I’m still trying to figure out who I am as a writer. But every time I put myself out there I feel that I get a little closer to my destination.

Saturday, for example, I subjected the first twenty-five pages of last November’s NaNoWriMo manuscript to a critique from a published author at Georgia Romance Writer‘s Gin Ellis Workshop. This was my first foray into the world of writing for young adults so I was understandably anxious about this critique. Happily, my reviewer proclaimed she thinks I have “a gift” for YA, that my descriptions were “lovely” and that I did an “exceptional job conveying [my heroine’s] feelings onto the page.” That said, she criticized my slow pacing and encouraged “a more intense connection” between my hero and heroine. I am going to take these suggestions to heart, finish this manuscript, and enter it in this year’s Unpublished Maggie Awards.

Then I went to the Atlanta Writers Club and heard author Ann Hood speak on How to Write Through the Land of Sorrow.

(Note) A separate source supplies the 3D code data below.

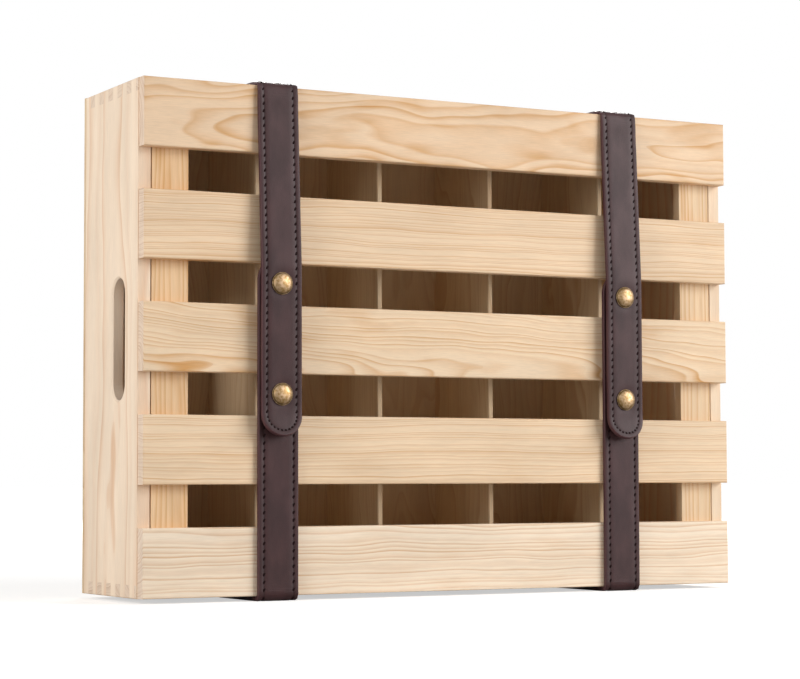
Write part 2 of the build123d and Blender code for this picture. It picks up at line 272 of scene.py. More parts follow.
@dataclass(frozen=True)
class PineFinish(Finish):
    """Sawn and sanded pine: amber rings in pale wood, fine fibres and a dull, open end grain.

    The pattern is a whole log. Its year rings are circles about a heart line beside the board, so the
    figure of the faces and the end grain agree. Pale early wood darkens slowly to a narrow band of late
    wood and drops back at once. Lengths are in millimetres and angles in degrees. The drift is how far
    the rings wander and over what length, and the size of a pattern is its length along the grain and
    twice its width.
    """

    name: str
    grain: Grain
    heart: tuple[float, float] = (0.0, 0.0)
    ring: float = 2.4
    lean: tuple[float, float] = (0.0, 0.0)
    drift: tuple[float, float] = (5.0, 150.0)
    early: str = "F1D3AF"
    late_share: float = 0.85
    amber: float = 0.0
    late: str = "D49A56"
    drift_width: float = 38.0
    seed: float = 0.0
    seed_step: float = 1000.0
    spells_per_ring: float = 0.45
    spell_shift: float = 2.2
    year: tuple[tuple[float, float], ...] = (
        (0.0, 0.25),
        (0.07, 0.0),
        (0.35, 0.10),
        (0.70, 0.55),
        (0.90, 1.0),
        (1.0, 0.45),
    )
    weakest_year: float = 0.25
    amber_size: tuple[float, float, float] = (55.0, 12.0, 12.0)
    cloud_size: tuple[float, float, float] = (90.0, 22.0, 22.0)
    # Wood cells are about 0.04 mm wide, so they are drawn as strands that are wide enough to show.
    fibre_size: tuple[float, float, float] = (14.0, 0.5, 0.5)
    darkest_tone: float = 0.93
    cut: str = "EAD3BE"
    cut_ring: str = "C9A98F"
    cut_share: float = 0.8
    roughness: tuple[float, float] = (0.5, 0.68)
    gloss: float = 0.35
    raised_rings: float = 0.12
    relief: tuple[float, float] = (0.35, 0.12)

    def paint(self, tree: ShaderNodeTree) -> None:
        """Lays out the log, its rings, the end grain, the fibres and a faint raised grain.

        Args:
            tree: The material's node tree.
        """
        coords = add_node(tree, "ShaderNodeTexCoord")
        lean_up, lean_deep = (math.radians(angle) for angle in self.lean)
        in_log = add_node(
            tree,
            "ShaderNodeMapping",
            {
                "Vector": coords.outputs["Object"],
                "Location": (self.seed * self.seed_step, -self.heart[0], -self.heart[1]),
                "Rotation": (0.0, self.grain.turn + lean_up, lean_deep),
                "Scale": (1 / MM, 1 / MM, 1 / MM),
            },
        )
        wandered = self.add_wander(tree, in_log)
        share = self.add_rings(tree, wandered)
        ringed = self.add_face(tree, wandered, share)
        sawn = self.add_end_grain(tree, coords, share, ringed)
        fibre_scale = cells(self.fibre_size)
        fibre_place = add_node(tree, "ShaderNodeMapping", {"Vector": in_log, "Scale": fibre_scale})
        fibre = add_node(
            tree,
            "ShaderNodeTexNoise",
            {"Vector": fibre_place, "Scale": 1.0, "Detail": 3.0, "Roughness": 0.6},
        )
        toned = self.add_tone(tree, in_log, fibre, sawn)
        smooth, rough = self.roughness
        sanded = add_node(tree, "ShaderNodeMapRange", {"Value": fibre, "To Min": smooth, "To Max": rough})
        height = add_node(
            tree, "ShaderNodeMath", {0: share, 1: self.raised_rings, 2: fibre}, operation="MULTIPLY_ADD"
        )
        surface = {"Base Color": toned, "Roughness": sanded, "Specular IOR Level": self.gloss}
        self.add_shader(tree, surface, height)

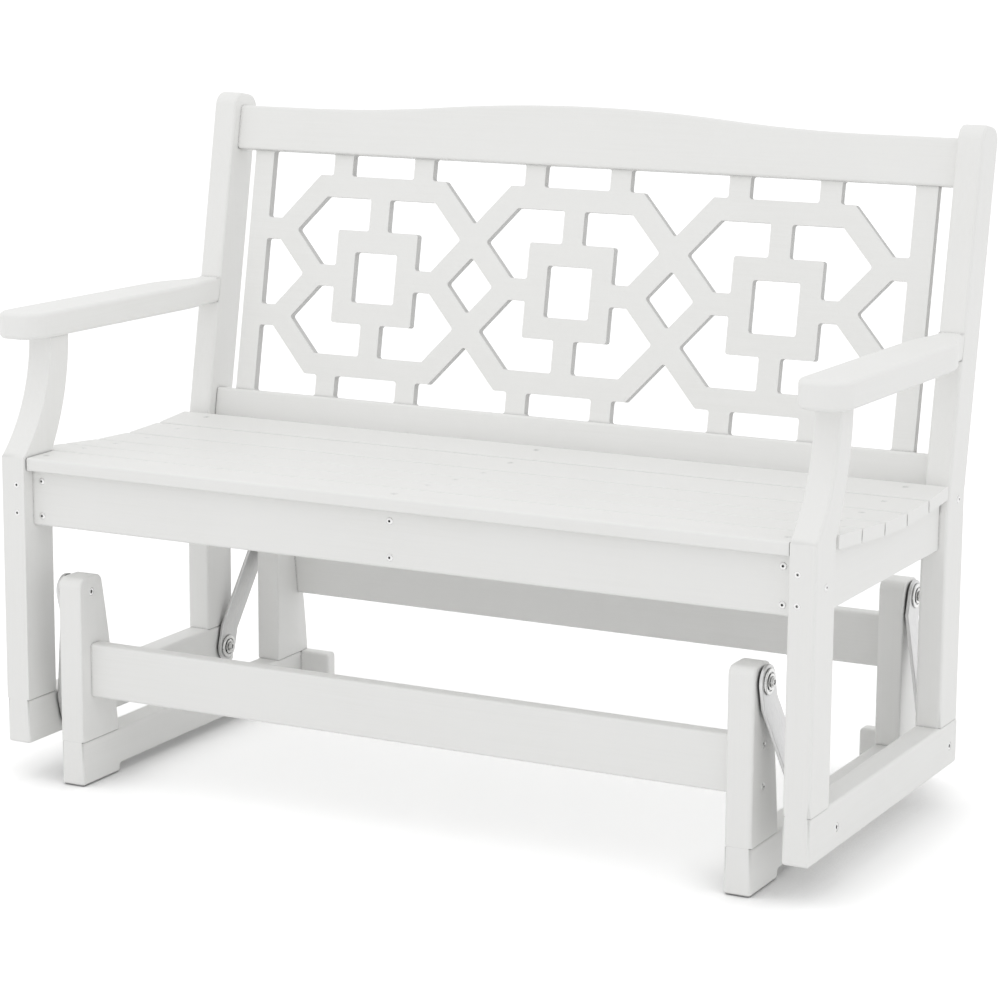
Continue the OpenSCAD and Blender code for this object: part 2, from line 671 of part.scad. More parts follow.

Her poignant stories resonated with me and inspired me to dig deeper into my own personal experiences and use them to add depth and emotion to my writing. And of course I bought a copy of her latest book, The Obituary Writer. It is now waiting patiently at the top of my TBR pile.

Uncertainty is isn’t always comfortable. But I don’t need to know exactly where this writing journey is going to take me–because I’m meeting so many wonderful people and learning so much about myself as I travel down the path.